The Jesus-as-pinnacle-of-human-evolution argument is exactly what it sounds like: Jesus showed us what sorts of relationships and perceptive capacities are possible for humanity. “The actualization of this potentiality can properly be regarded as the consummation of the purposes of God already incompletely manifested in evolving humanity…. The paradigm of what God intends for all human beings, now revealed as having the potentiality of responding to, of being open to, of becoming united with, God.” (484-5)

An implication of Peacocke’s particular stance is that all scientific analyses of physical processes reveal God’s actions. All scientific propositions are thus necessarily coherent with religious ones.

This framework, and particular aspects of Peacocke’s argument, are at work in a number of positions actually taken by various Christian denominations. The mainstream Evangelical Lutheran Church in America makes the following statement: “The ELCA doesn't have an official position on creation vs. evolution, but we subscribe to the historical-critical method of biblical interpretation, so we believe God created the universe and all that is therein, only not necessarily in six 24-hour days, and that he may actually have used evolution in the process of creation.” This is a clear correlation with Peacocke’s process-as-immanence and random-process-of-evolution-as-purposive arguments. Similarly, the Presbyterian Church of the U.S.A., in a 2002 resolution by the 214th assembly of the church, has this to say, in remarkable accord with Peacocke's framework: “…the universe, as God’s free creation, has a genuine autonomy given to it, within the providence of God, so that the structure and the history of the universe can only be known by means of an empirical inquiry of nature itself…. Therefore, for Christians the affirmation of God as Creator can be understood as compatible with a fully natural explanation of the history of nature.”

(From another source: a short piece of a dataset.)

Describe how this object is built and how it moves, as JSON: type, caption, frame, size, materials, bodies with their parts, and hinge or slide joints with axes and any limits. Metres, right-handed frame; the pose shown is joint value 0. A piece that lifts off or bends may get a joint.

It should be noted that there are many who disagree with Peacocke's argument, primarily on grounds that his premises are untrue. Philip Johnson (noted defender of Intelligent Design Creationism) has critiqued this sort of argument on the grounds that it misrepresents both evolution (which Johnson claims requires a completely random process that is by definition undirected and purposeless) and christianity (which Johson interprets as requiring a god who made man deliberately and in His image, as a fulfillment of His purpose).